Quote all of the entries word for word.

------ Given entries ------

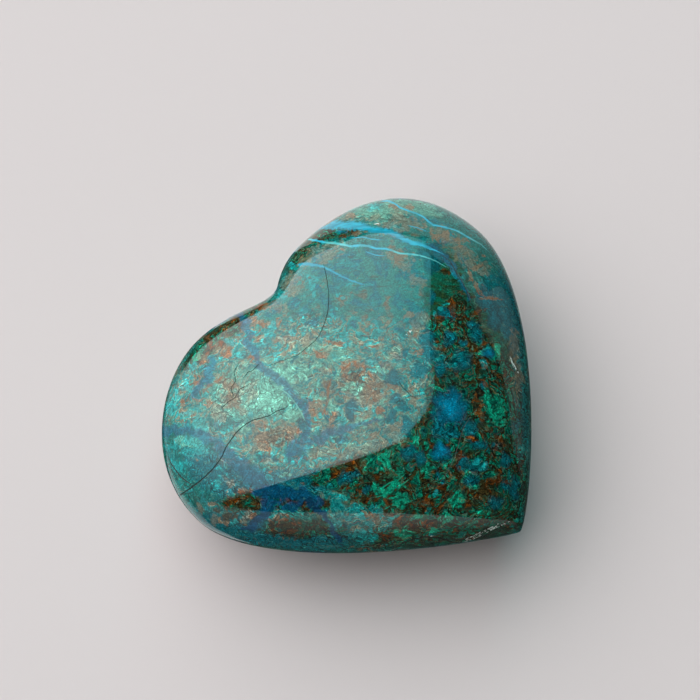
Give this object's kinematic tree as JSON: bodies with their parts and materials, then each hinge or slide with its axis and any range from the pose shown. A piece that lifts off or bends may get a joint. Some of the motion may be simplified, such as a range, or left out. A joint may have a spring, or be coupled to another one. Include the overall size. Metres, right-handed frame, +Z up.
{
  "type": "chrysocolla heart stone",
  "caption": "Polished puffed heart of solid chrysocolla, palm sized, blue-green with rust veins and a glassy finish; lies on its back.",
  "frame": {"origin": "middle of the bounding box in X and Y, on the small flat of the back that the stone rests on", "axes": "+X across the width to the right lobe, +Y from the tip to the lobes, +Z up through the domed front"},
  "size_m": [0.05, 0.0444, 0.0217],
  "materials": {
    "polished_chrysocolla": "polished to a glassy gloss; teal and blue-green patches, rust-brown matrix, bright blue veins and fine hairline cracks"
  },
  "bodies": {
    "root": {"heart_stone": "polished_chrysocolla"}
  },
  "joints": []
}
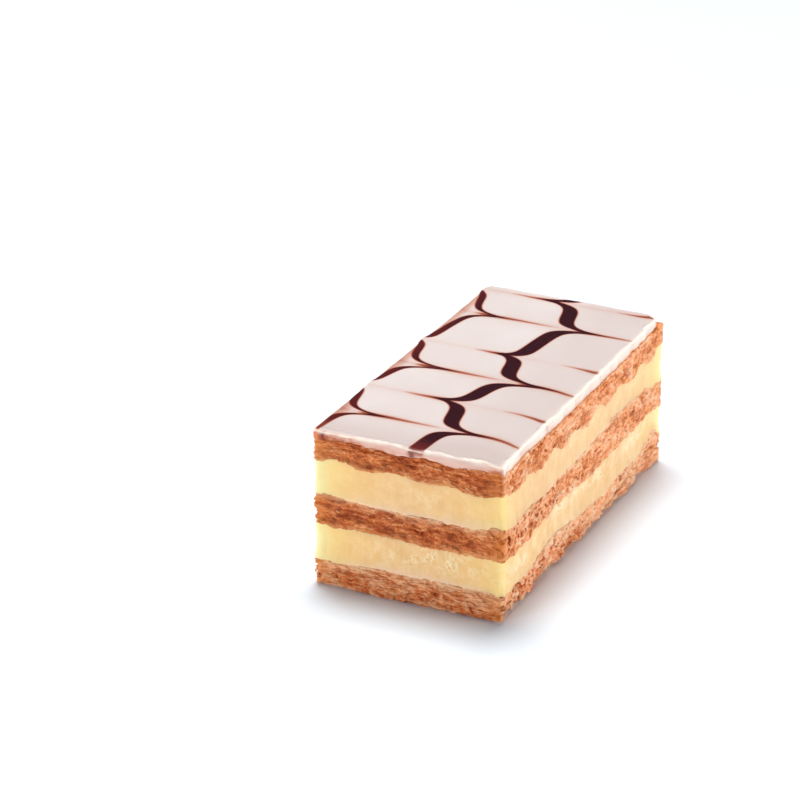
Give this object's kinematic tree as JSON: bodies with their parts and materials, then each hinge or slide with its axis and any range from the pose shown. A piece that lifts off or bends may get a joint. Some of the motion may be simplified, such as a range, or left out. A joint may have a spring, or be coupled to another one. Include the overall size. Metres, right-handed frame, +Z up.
{
  "type": "mille feuille slice",
  "caption": "Rectangular slice of mille feuille: three sheets of puff pastry, two layers of custard cream between them, and white fondant on top feathered with chocolate.",
  "frame": {"origin": "centre of the slice's underside, on the surface that it stands on", "axes": "+Y along the slice's length, from the short cut end that faces forward; +X across its width; +Z up, through the layers"},
  "size_m": [0.05, 0.1, 0.041],
  "materials": {
    "pastry_bottom": "baked puff pastry, matte golden brown with darker leaf edges",
    "custard_lower": "set custard cream, soft satin pale yellow",
    "pastry_middle": "baked puff pastry, matte golden brown with darker leaf edges",
    "custard_upper": "set custard cream, soft satin pale yellow",
    "pastry_top": "baked puff pastry, matte golden brown with darker leaf edges",
    "fondant": "poured white fondant, smooth and glossy, with feathered dark chocolate lines flush in it"
  },
  "bodies": {
    "root": {"pastry_bottom": "pastry_bottom", "custard_lower": "custard_lower", "pastry_middle": "pastry_middle", "custard_upper": "custard_upper", "pastry_top": "pastry_top", "fondant": "fondant"}
  },
  "joints": []
}
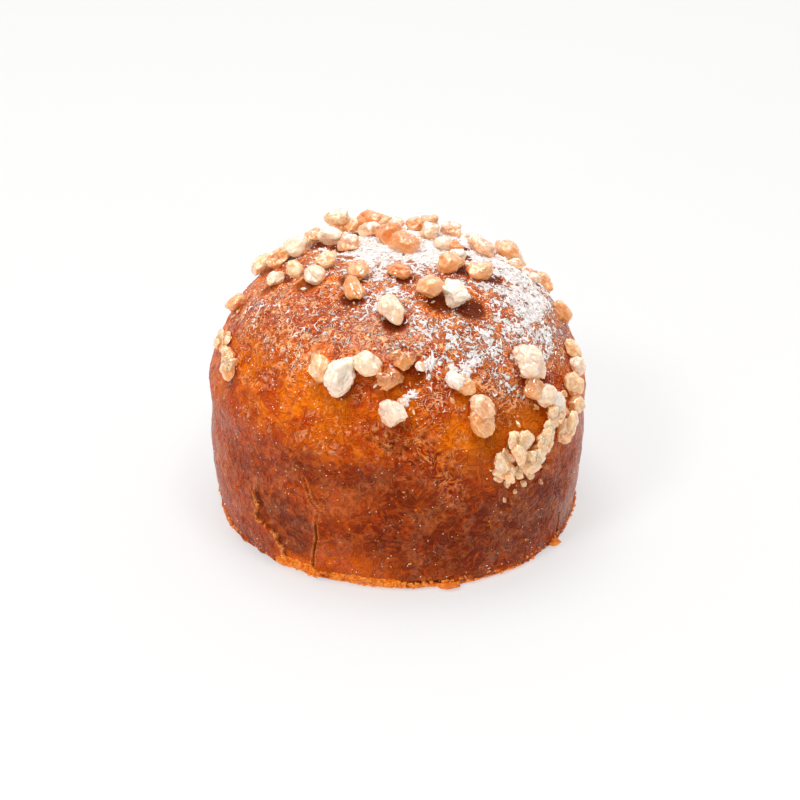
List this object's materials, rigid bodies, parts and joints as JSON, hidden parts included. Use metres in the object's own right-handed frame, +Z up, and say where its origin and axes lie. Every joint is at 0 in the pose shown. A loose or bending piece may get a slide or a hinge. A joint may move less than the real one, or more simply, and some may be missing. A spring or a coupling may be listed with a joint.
{
  "type": "mango brioche",
  "caption": "Round sweet bun with a straight moulded wall and a domed, glazed crown, topped with lumps of pearl sugar and a dusting of icing sugar.",
  "frame": {"origin": "centre of the flat base, on the surface that the brioche stands on", "axes": "+Z up from the base to the crown; -Y towards the side that the picture shows, +X to the right of it"},
  "size_m": [0.0891, 0.0917, 0.066],
  "materials": {
    "crust": "baked crust, egg-washed and glossy on the crown, drier on the wall, orange to red-brown",
    "pearl_sugar": "translucent sugar lumps, cream to caramel, slightly glossy",
    "icing_sugar": "dry white powder, matt"
  },
  "bodies": {
    "root": {"brioche": "crust"}
  },
  "joints": []
}
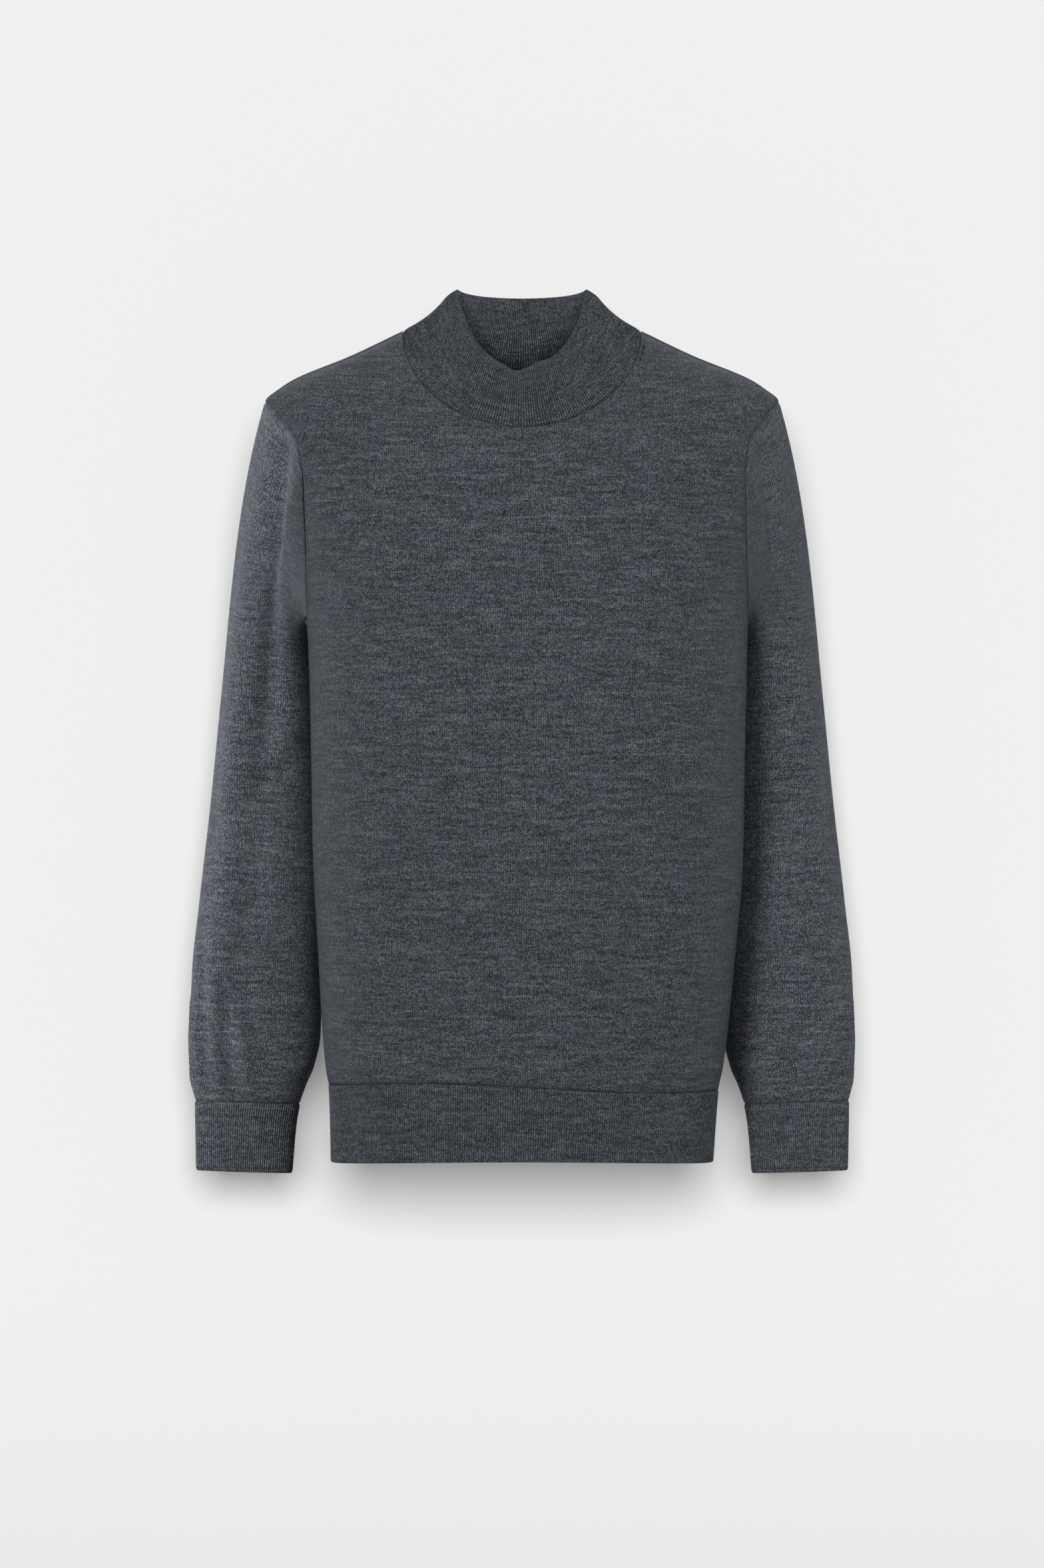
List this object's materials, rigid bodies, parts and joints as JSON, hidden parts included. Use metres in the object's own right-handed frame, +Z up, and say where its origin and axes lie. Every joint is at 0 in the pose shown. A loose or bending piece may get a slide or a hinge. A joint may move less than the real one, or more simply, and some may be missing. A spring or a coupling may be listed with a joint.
{
  "type": "turtleneck sweater",
  "caption": "Dark blue-grey heathered fine-knit mock-neck sweater with set-in sleeves, a ribbed collar, hem and cuffs, filled out as if worn.",
  "frame": {"origin": "middle of the neck, level with the points where the collar's seam crosses the shoulder ridges", "axes": "+X to the wearer's left, +Y to the wearer's back, +Z up; the front faces -Y"},
  "size_m": [0.5474, 0.2289, 0.7249],
  "materials": {
    "jersey": "matte heathered fine wool jersey",
    "rib": "matte heathered fine wool 1x1 rib"
  },
  "bodies": {
    "root": {"front_panel": "jersey", "back_panel": "jersey", "sleeve_right": "jersey", "sleeve_left": "jersey", "collar": "rib", "hem_rib_front": "rib", "hem_rib_back": "rib", "cuff_right": "rib", "cuff_left": "rib"}
  },
  "joints": []
}
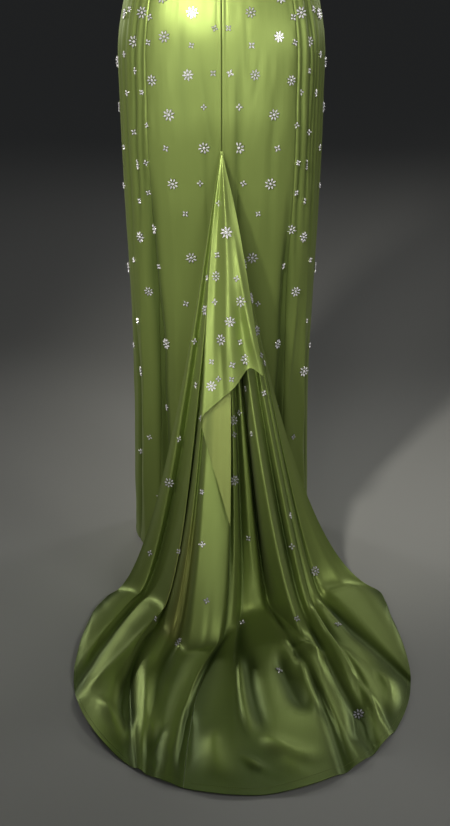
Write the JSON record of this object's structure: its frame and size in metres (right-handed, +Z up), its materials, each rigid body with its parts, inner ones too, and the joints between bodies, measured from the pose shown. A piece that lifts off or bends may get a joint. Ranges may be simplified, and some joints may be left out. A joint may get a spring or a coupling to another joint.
{
  "type": "evening gown",
  "caption": "Satin evening gown in its worn form: strapped bodice, slim column skirt, and a pleated train that fans out on the floor under a folded cascade.",
  "frame": {"origin": "midway between the two straps, at the level where they rest on the wearer's shoulders", "axes": "+Z up, -Y towards the wearer's back, where the train lies, +X towards the wearer's right"},
  "size_m": [0.5436, 0.8877, 1.4627],
  "materials": {
    "satin": "green silk satin with a soft gold sheen",
    "crystal": "clear faceted stones",
    "setting": "polished claw settings"
  },
  "bodies": {
    "root": {"bodice_front": "satin", "bodice_back_left": "satin", "bodice_back_right": "satin", "strap_left": "satin", "strap_right": "satin", "skirt_front": "satin", "skirt_back_left": "satin", "skirt_back_right": "satin", "train_left": "satin", "train_right": "satin", "cascade": "satin"}
  },
  "joints": []
}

------

#### Exercise response
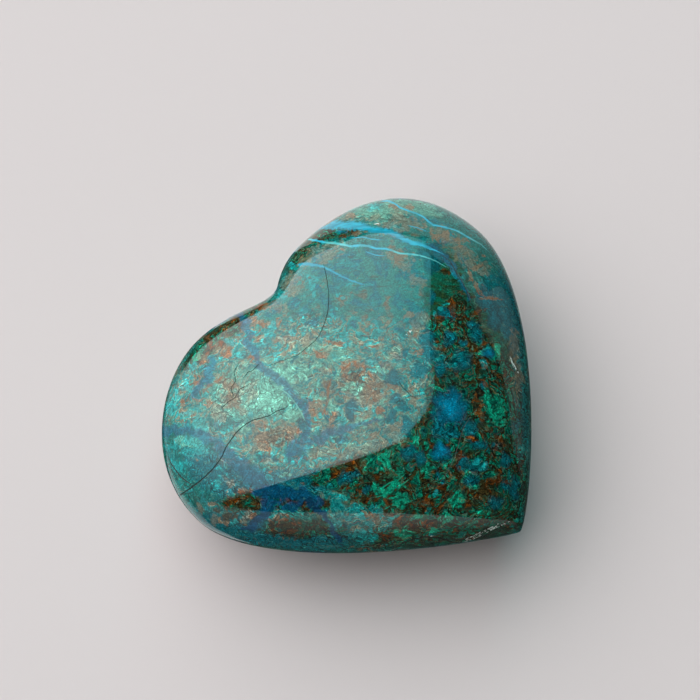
Give this object's kinematic tree as JSON: bodies with their parts and materials, then each hinge or slide with its axis and any range from the pose shown. A piece that lifts off or bends may get a joint. Some of the motion may be simplified, such as a range, or left out. A joint may have a spring, or be coupled to another one. Include the overall size. Metres, right-handed frame, +Z up.
{
  "type": "chrysocolla heart stone",
  "caption": "Polished puffed heart of solid chrysocolla, palm sized, blue-green with rust veins and a glassy finish; lies on its back.",
  "frame": {"origin": "middle of the bounding box in X and Y, on the small flat of the back that the stone rests on", "axes": "+X across the width to the right lobe, +Y from the tip to the lobes, +Z up through the domed front"},
  "size_m": [0.05, 0.0444, 0.0217],
  "materials": {
    "polished_chrysocolla": "polished to a glassy gloss; teal and blue-green patches, rust-brown matrix, bright blue veins and fine hairline cracks"
  },
  "bodies": {
    "root": {"heart_stone": "polished_chrysocolla"}
  },
  "joints": []
}
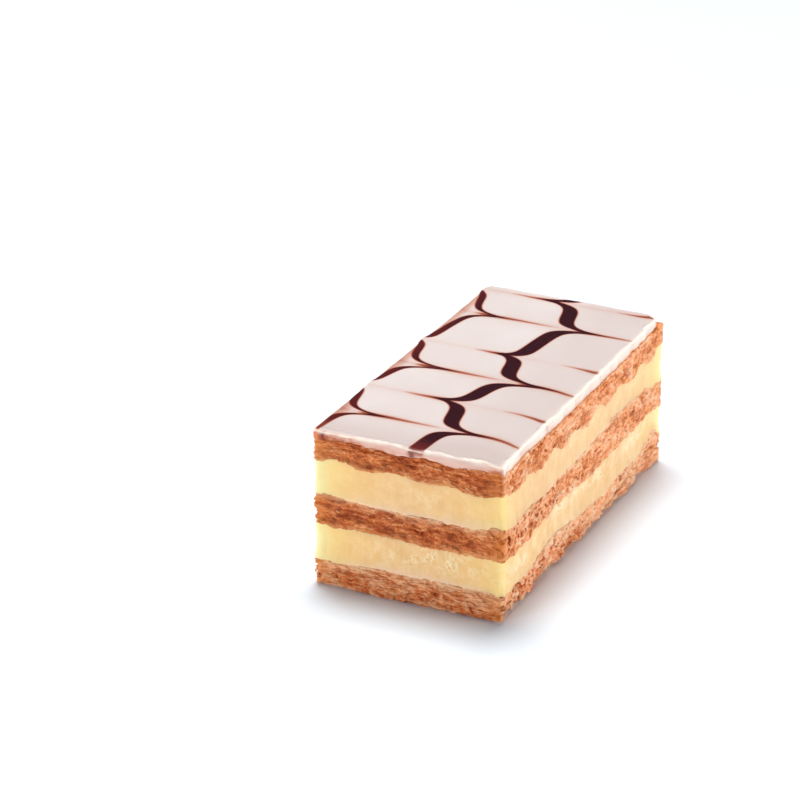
Give this object's kinematic tree as JSON: bodies with their parts and materials, then each hinge or slide with its axis and any range from the pose shown. A piece that lifts off or bends may get a joint. Some of the motion may be simplified, such as a range, or left out. A joint may have a spring, or be coupled to another one. Include the overall size. Metres, right-handed frame, +Z up.
{
  "type": "mille feuille slice",
  "caption": "Rectangular slice of mille feuille: three sheets of puff pastry, two layers of custard cream between them, and white fondant on top feathered with chocolate.",
  "frame": {"origin": "centre of the slice's underside, on the surface that it stands on", "axes": "+Y along the slice's length, from the short cut end that faces forward; +X across its width; +Z up, through the layers"},
  "size_m": [0.05, 0.1, 0.041],
  "materials": {
    "pastry_bottom": "baked puff pastry, matte golden brown with darker leaf edges",
    "custard_lower": "set custard cream, soft satin pale yellow",
    "pastry_middle": "baked puff pastry, matte golden brown with darker leaf edges",
    "custard_upper": "set custard cream, soft satin pale yellow",
    "pastry_top": "baked puff pastry, matte golden brown with darker leaf edges",
    "fondant": "poured white fondant, smooth and glossy, with feathered dark chocolate lines flush in it"
  },
  "bodies": {
    "root": {"pastry_bottom": "pastry_bottom", "custard_lower": "custard_lower", "pastry_middle": "pastry_middle", "custard_upper": "custard_upper", "pastry_top": "pastry_top", "fondant": "fondant"}
  },
  "joints": []
}
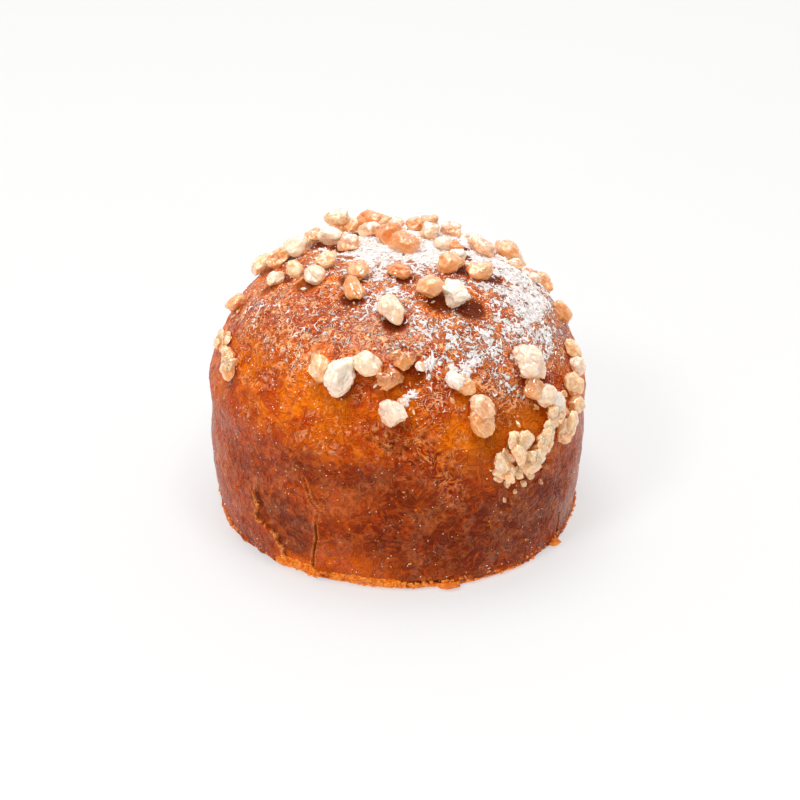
List this object's materials, rigid bodies, parts and joints as JSON, hidden parts included. Use metres in the object's own right-handed frame, +Z up, and say where its origin and axes lie. Every joint is at 0 in the pose shown. A loose or bending piece may get a slide or a hinge. A joint may move less than the real one, or more simply, and some may be missing. A spring or a coupling may be listed with a joint.
{
  "type": "mango brioche",
  "caption": "Round sweet bun with a straight moulded wall and a domed, glazed crown, topped with lumps of pearl sugar and a dusting of icing sugar.",
  "frame": {"origin": "centre of the flat base, on the surface that the brioche stands on", "axes": "+Z up from the base to the crown; -Y towards the side that the picture shows, +X to the right of it"},
  "size_m": [0.0891, 0.0917, 0.066],
  "materials": {
    "crust": "baked crust, egg-washed and glossy on the crown, drier on the wall, orange to red-brown",
    "pearl_sugar": "translucent sugar lumps, cream to caramel, slightly glossy",
    "icing_sugar": "dry white powder, matt"
  },
  "bodies": {
    "root": {"brioche": "crust"}
  },
  "joints": []
}
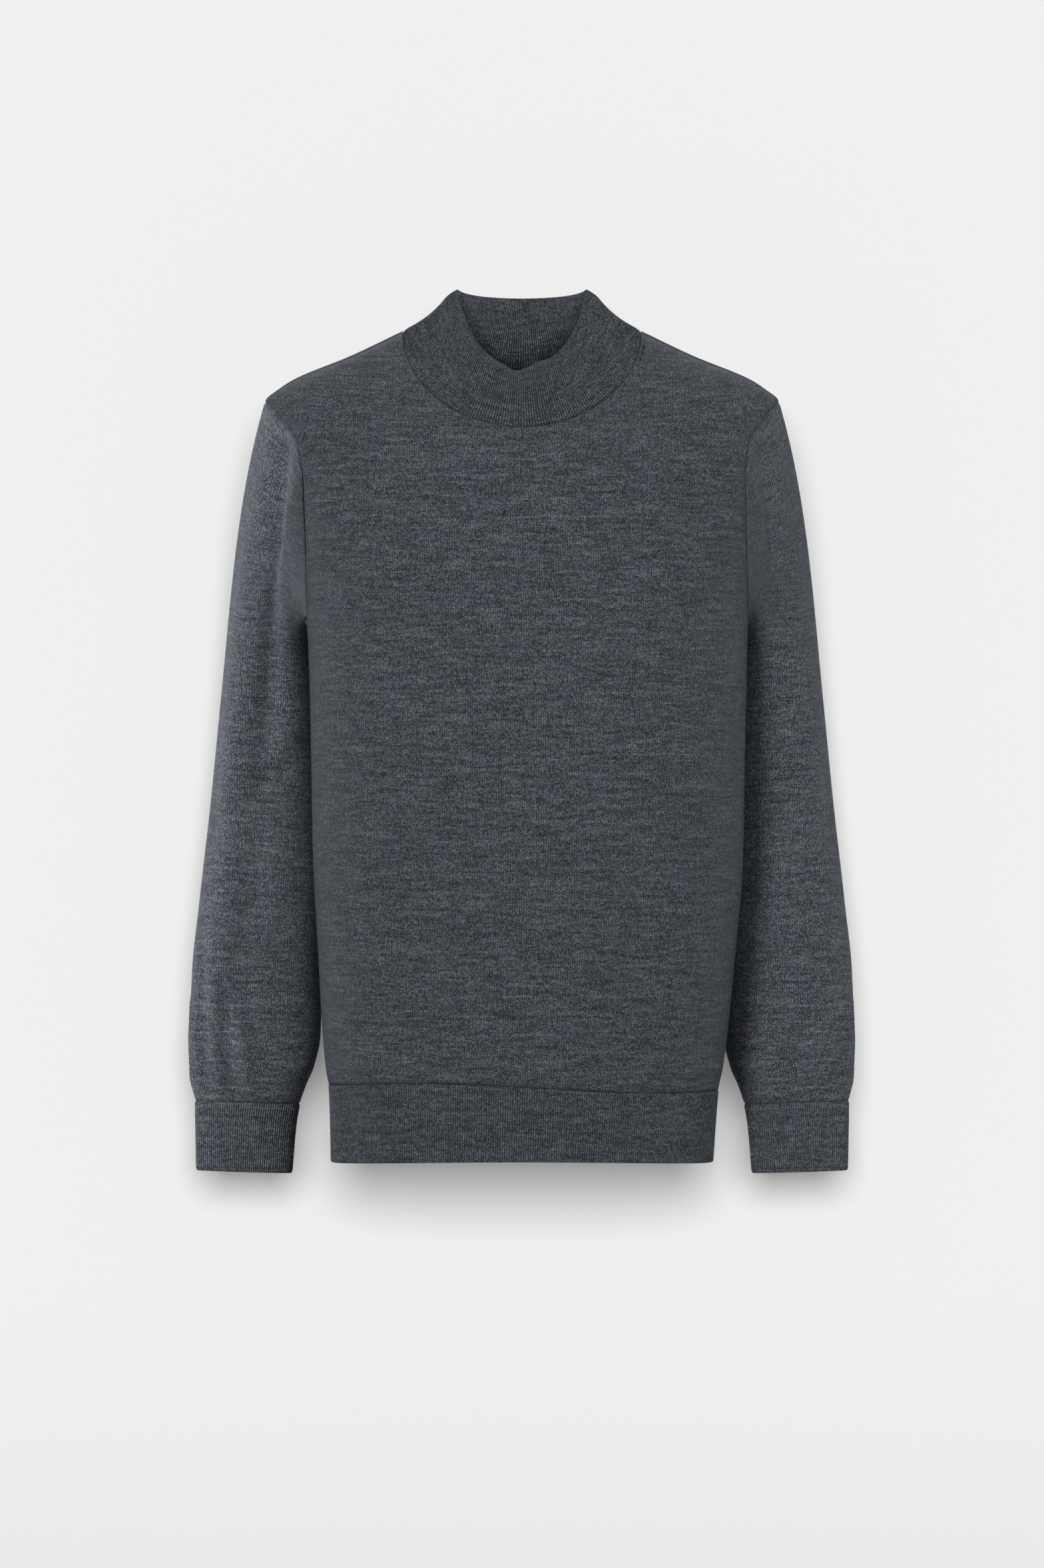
List this object's materials, rigid bodies, parts and joints as JSON, hidden parts included. Use metres in the object's own right-handed frame, +Z up, and say where its origin and axes lie. Every joint is at 0 in the pose shown. A loose or bending piece may get a slide or a hinge. A joint may move less than the real one, or more simply, and some may be missing. A spring or a coupling may be listed with a joint.
{
  "type": "turtleneck sweater",
  "caption": "Dark blue-grey heathered fine-knit mock-neck sweater with set-in sleeves, a ribbed collar, hem and cuffs, filled out as if worn.",
  "frame": {"origin": "middle of the neck, level with the points where the collar's seam crosses the shoulder ridges", "axes": "+X to the wearer's left, +Y to the wearer's back, +Z up; the front faces -Y"},
  "size_m": [0.5474, 0.2289, 0.7249],
  "materials": {
    "jersey": "matte heathered fine wool jersey",
    "rib": "matte heathered fine wool 1x1 rib"
  },
  "bodies": {
    "root": {"front_panel": "jersey", "back_panel": "jersey", "sleeve_right": "jersey", "sleeve_left": "jersey", "collar": "rib", "hem_rib_front": "rib", "hem_rib_back": "rib", "cuff_right": "rib", "cuff_left": "rib"}
  },
  "joints": []
}
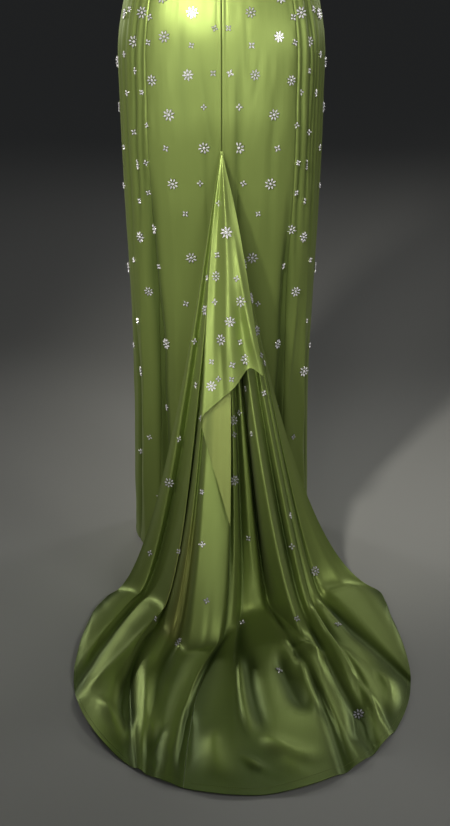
Write the JSON record of this object's structure: its frame and size in metres (right-handed, +Z up), its materials, each rigid body with its parts, inner ones too, and the joints between bodies, measured from the pose shown. A piece that lifts off or bends may get a joint. Ranges may be simplified, and some joints may be left out. A joint may get a spring or a coupling to another joint.
{
  "type": "evening gown",
  "caption": "Satin evening gown in its worn form: strapped bodice, slim column skirt, and a pleated train that fans out on the floor under a folded cascade.",
  "frame": {"origin": "midway between the two straps, at the level where they rest on the wearer's shoulders", "axes": "+Z up, -Y towards the wearer's back, where the train lies, +X towards the wearer's right"},
  "size_m": [0.5436, 0.8877, 1.4627],
  "materials": {
    "satin": "green silk satin with a soft gold sheen",
    "crystal": "clear faceted stones",
    "setting": "polished claw settings"
  },
  "bodies": {
    "root": {"bodice_front": "satin", "bodice_back_left": "satin", "bodice_back_right": "satin", "strap_left": "satin", "strap_right": "satin", "skirt_front": "satin", "skirt_back_left": "satin", "skirt_back_right": "satin", "train_left": "satin", "train_right": "satin", "cascade": "satin"}
  },
  "joints": []
}